The Franklin Gothic font debuted in 1902 and has been a frequent player in the worlds of design, printing and more. Its noteworthy quality is its extra boldness which is ideal for those who want to make a big impression.
As one of the longest-standing grotesque fonts, we see Franklin Gothic anywhere and everywhere. Some key examples include the logo and branding for Columbia College Chicago as well as the iconic logo for the popular punk band, The Ramones.
Monotype Grotesque (sometimes known as MT Grotesque) made its debut in 1926 and has a lengthy history in the scope of font development and design. It’s basically the Honda Civic of fonts: it’s reliable and ever-abundant, plus there’s nothing it cannot do.
Whether it’s a print or digital environment, this font enhances any space you put it in. Monotype Grotesque brings clean and classic style to the George Kasparian furniture brochure. And for the Sculpture City Saint Louis initiative in 2014, the font offered a sophisticated addition to many printed materials.

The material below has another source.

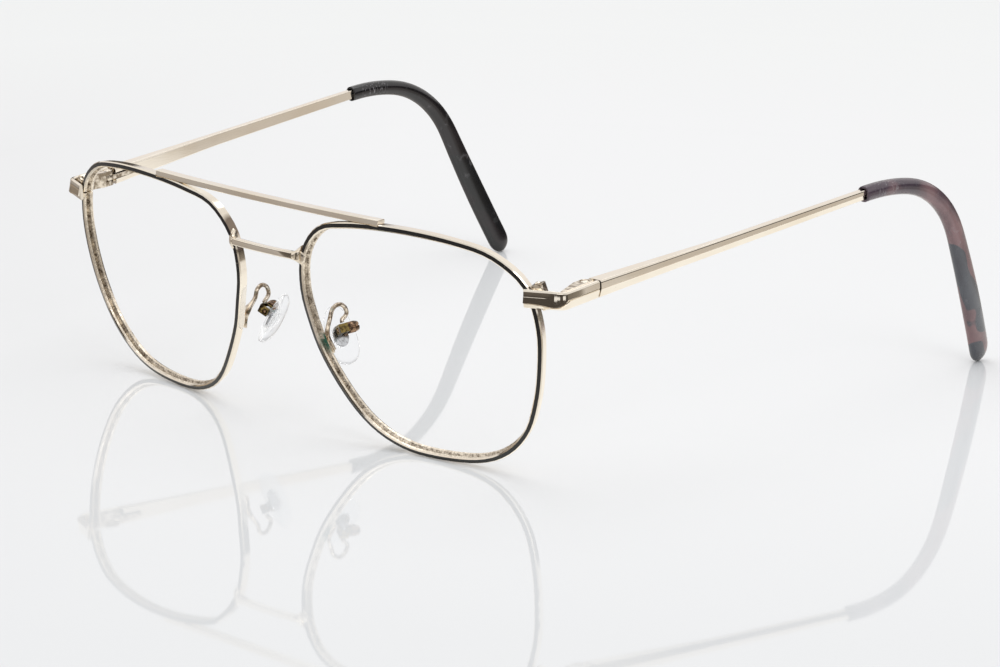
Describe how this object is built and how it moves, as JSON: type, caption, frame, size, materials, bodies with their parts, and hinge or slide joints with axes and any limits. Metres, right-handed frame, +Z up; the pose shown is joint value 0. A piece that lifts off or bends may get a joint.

Since its debut in 1994, Knockout has brought desirable flexibility to the world of grotesque fonts. The Knockout font comes in a wide range of weights, allowing wiggle room for designers who wish to send a message by making headlines and subheads in different weights.
And due to the symmetry of the letters, it’s a great font to stack on multiple lines. The varying weights are on full display in the promotional poster for Dr. Strangelove. And for a more scaled-down example, the stacked lettering brings elegance and flair to the Creekside Estate Winery label.
For over a century, we’ve seen grotesque fonts prove their worth. With a long-standing presence in many forms of design, grotesque fonts have displayed their longevity and will continue to be at the forefront of many designs for years to come. From album covers and posters to websites and logos, these clean-lined fonts have endless possibilities. Sure, the name sounds a bit ugly—but don’t sweat it. These attractive fonts really make you wonder, “what’s in a name?”